With numerous holes to fill, the Mets have decided to address their bullpen first. However, they’re not talking about adding another lefty to assist Perpetual Pedro Feliciano or a set-up man for Francisco Rodriguez. Instead, the issues with the bullpen being addressed are where each bullpen will be located at Citi Field in 2010.
In his blog for the Star-Ledger today, Brian Costa reported that the bullpens at Citi Field are being restructured so that each team can have a non-obstructed view of the playing field. When the bullpens were originally constructed, the Mets claimed the bullpen adjacent to the field while the visiting team was given the dungeon. In all honesty, those players had a better view of the auto body shops on 126th Street than they had of the events taking place on the field.

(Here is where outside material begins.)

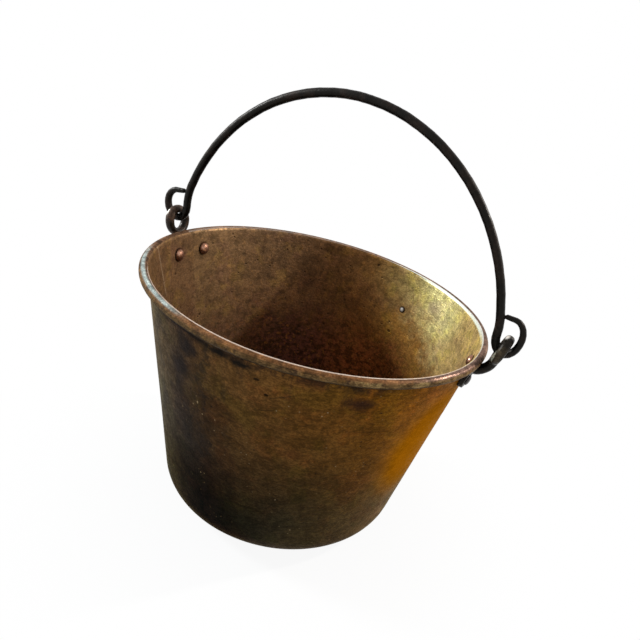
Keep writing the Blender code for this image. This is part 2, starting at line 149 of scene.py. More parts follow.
class Finish:
    """A metal finish under construction: one material and its nodes."""

    def __init__(self, name):
        self.material = bpy.data.materials.new(name)
        self.material.use_nodes = True
        self.tree = self.material.node_tree
        self.place = self.node("ShaderNodeTexCoord").outputs["Object"]
        self.x, self.y, self.z = self.node("ShaderNodeSeparateXYZ", [(0, self.place)]).outputs
        self.radius = self.length(self.stretched(self.place, (1, 1, 0)))

    def node(self, kind, inputs=(), **settings):
        return new_node(self.tree, kind, inputs, **settings)

    def math(self, operation, a, b):
        """One step of arithmetic on sockets or plain values."""
        return self.node("ShaderNodeMath", [(0, a), (1, b)], operation=operation).outputs[0]

    def all_of(self, operation, values):
        """The same arithmetic over any number of values, from the first on."""
        result = values[0]
        for value in values[1:]:
            result = self.math(operation, result, value)
        return result

    def product(self, *values):
        return self.all_of("MULTIPLY", values)

    def total(self, *values):
        return self.all_of("ADD", values)

    def most(self, *values):
        return self.all_of("MAXIMUM", values)

    def less(self, a, b):
        return self.math("SUBTRACT", a, b)

    def length(self, vector):
        return self.node("ShaderNodeVectorMath", [(0, vector)], operation="LENGTH").outputs["Value"]

    def stretched(self, place, scale):
        """A place or a colour with each of its three parts multiplied by its own factor."""
        return self.node("ShaderNodeVectorMath", [(0, place), (1, scale)], operation="MULTIPLY").outputs[0]

    def shaded(self, colour, amount):
        """Darkens or lightens a colour by a factor."""
        made = self.node("ShaderNodeVectorMath", [(0, colour), ("Scale", amount)], operation="SCALE")
        return made.outputs[0]

    def noise(self, scale, detail, roughness, stretch=(1, 1, 1), shift=0.0, place=None):
        """Cloudy pattern from 0 to 1; the shift picks another part of it."""
        place = self.stretched(self.place if place is None else place, stretch)
        made = self.node("ShaderNodeTexNoise", [("Vector", place), ("Scale", scale), ("Detail", detail),
                                                ("Roughness", roughness), ("W", shift)],
                         noise_dimensions="4D")
        return made.outputs["Fac"]

    def waver(self, scale, detail, roughness, shift, reach):
        """Cloudy pattern round 0, half the reach to each side at most."""
        pattern = self.noise(scale, detail, roughness, shift=shift)
        return self.product(self.less(pattern, 0.5), reach)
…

It was always difficult for TV cameras to focus on which relievers were warming up in the opponents’ bullpen because those pitchers were invisible to mostly everyone. The people who had the best view of those relievers were the fans posing for pictures by the old Shea Stadium Home Run Apple near the bullpen gate entrance to Citi Field.
What I’m curious to know is what this will do to the configurations of Citi Field. Consider the picture of the Citi Field bullpens shown below as they appeared during the 2009 season:
The Mets are planning on positioning the bullpens side-to-side, where the relief pitcher warming up will be throwing towards the outfield fence. Looking at the current dimensions of the bullpen, it doesn’t appear to be feasible to position the home and away bullpens in this new way without moving the fences in front of the bullpen or behind it, although Costa’s blog states that the bullpens can be positioned in this fashion.

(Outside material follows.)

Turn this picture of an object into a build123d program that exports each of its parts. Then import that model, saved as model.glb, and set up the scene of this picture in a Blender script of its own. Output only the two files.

The Mets have already said that they will not be altering the dimensions of Citi Field for the 2010 season. So what’s going on here? Personally, I wouldn’t mind the right field fences being moved in a few feet. It actually has nothing to do with the potential for more home runs being hit into the bullpen area.
Remember how Carlos Beltran used to glide towards the fence at Shea Stadium before timing his leap perfectly to rob an opposing player of a home run? I can’t recall Beltran or any other player this past season robbing a hitter of a potential home run. The only places where the fence is short enough for this to happen is at the bullpen wall or down the right field line. Unfortunately, given the deep dimensions of Citi Field, by the time the centerfielder gets to the wall, the ball has already gone over it.
Another thing that bugs me about this move is that the Mets are doing this to accommodate the visiting teams. At Citizens Bank Park in Philadelphia, the visiting team’s bullpen is located above the Phillies bullpen, placing oppposing pitchers directly underneath the highly opinionated Phillies fans who are not shy to express their feelings about those pitchers from close range. The Phillies have not realigned their bullpens to make their opponents more comfortable, so why should the Mets do so?
It just seems like an unnecessary move to me. It makes it appear as if the Mets are more concerned for the teams we root against rather than the team we root for. Of course, if they’re doing this because John Lackey or Roy Halladay prefers the bullpen to be facing in the new direction, then I’m all for it!